◆ Task statement ◆
Say how many lines contain the string "this". Give no other output.

## start Exercise input

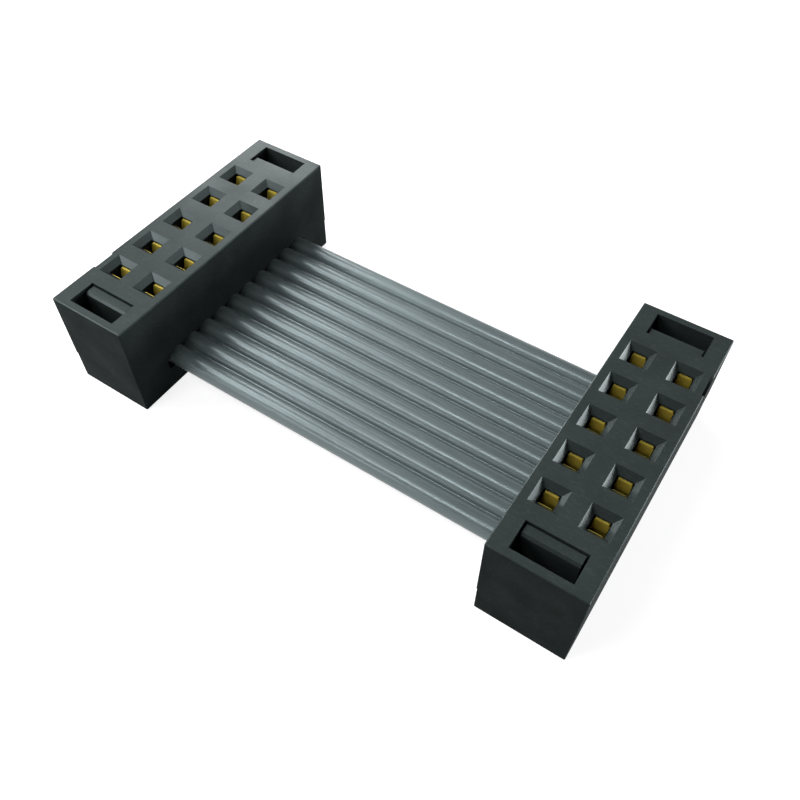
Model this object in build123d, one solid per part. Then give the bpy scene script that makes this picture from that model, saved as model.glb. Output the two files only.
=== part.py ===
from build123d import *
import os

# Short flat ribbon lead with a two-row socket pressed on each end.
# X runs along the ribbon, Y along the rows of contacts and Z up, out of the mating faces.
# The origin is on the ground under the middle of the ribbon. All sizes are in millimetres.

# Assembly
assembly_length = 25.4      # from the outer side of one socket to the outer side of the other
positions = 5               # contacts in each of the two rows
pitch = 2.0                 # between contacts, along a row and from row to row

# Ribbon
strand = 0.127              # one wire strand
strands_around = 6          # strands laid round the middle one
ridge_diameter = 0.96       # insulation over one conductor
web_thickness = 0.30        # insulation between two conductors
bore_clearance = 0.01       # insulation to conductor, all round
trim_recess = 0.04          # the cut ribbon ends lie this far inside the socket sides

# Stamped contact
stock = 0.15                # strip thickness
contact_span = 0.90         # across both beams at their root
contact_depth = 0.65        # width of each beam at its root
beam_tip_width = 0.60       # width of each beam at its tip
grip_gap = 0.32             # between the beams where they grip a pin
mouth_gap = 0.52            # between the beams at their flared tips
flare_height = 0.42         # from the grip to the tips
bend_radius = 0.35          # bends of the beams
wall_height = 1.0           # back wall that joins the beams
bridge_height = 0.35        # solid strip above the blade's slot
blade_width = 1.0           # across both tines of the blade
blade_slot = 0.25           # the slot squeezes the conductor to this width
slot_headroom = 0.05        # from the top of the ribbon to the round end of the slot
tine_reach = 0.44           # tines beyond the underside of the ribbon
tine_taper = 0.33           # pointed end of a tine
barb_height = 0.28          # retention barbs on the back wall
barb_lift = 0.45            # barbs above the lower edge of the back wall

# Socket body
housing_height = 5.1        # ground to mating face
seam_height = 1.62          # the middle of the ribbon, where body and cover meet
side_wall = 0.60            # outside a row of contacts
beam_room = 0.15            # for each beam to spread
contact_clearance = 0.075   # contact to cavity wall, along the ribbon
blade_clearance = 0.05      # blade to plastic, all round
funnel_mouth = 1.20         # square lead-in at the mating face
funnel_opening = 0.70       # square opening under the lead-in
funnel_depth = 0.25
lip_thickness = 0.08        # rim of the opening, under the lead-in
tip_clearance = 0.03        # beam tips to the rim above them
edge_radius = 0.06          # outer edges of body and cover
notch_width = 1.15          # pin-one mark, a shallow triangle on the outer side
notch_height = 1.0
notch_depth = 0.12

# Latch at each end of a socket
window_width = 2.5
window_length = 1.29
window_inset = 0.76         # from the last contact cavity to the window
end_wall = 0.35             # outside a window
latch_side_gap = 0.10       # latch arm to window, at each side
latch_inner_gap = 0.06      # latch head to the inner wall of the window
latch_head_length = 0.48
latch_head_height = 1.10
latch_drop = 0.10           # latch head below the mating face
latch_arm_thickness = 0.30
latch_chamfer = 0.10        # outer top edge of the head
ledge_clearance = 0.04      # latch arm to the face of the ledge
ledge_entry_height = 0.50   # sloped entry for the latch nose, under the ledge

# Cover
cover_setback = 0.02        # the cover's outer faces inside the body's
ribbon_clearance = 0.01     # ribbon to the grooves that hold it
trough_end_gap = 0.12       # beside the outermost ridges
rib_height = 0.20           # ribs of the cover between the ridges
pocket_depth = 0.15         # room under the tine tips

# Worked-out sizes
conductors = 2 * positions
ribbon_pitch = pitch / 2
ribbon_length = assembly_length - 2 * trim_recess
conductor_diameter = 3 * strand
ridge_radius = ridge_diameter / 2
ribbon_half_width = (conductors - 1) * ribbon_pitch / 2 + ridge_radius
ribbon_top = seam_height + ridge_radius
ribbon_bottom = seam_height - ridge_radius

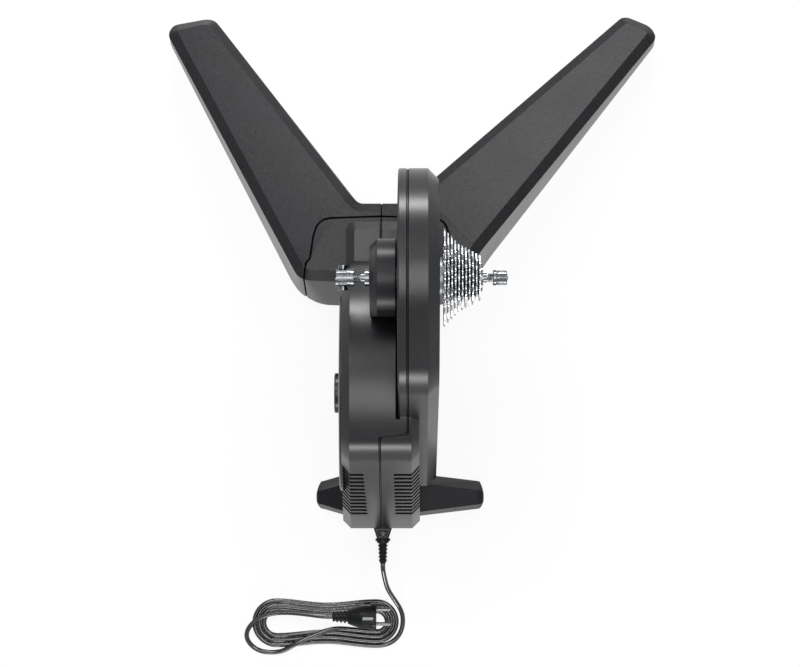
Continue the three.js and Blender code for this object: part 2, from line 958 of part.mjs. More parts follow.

## end Exercise input

◆ Output below ◆
4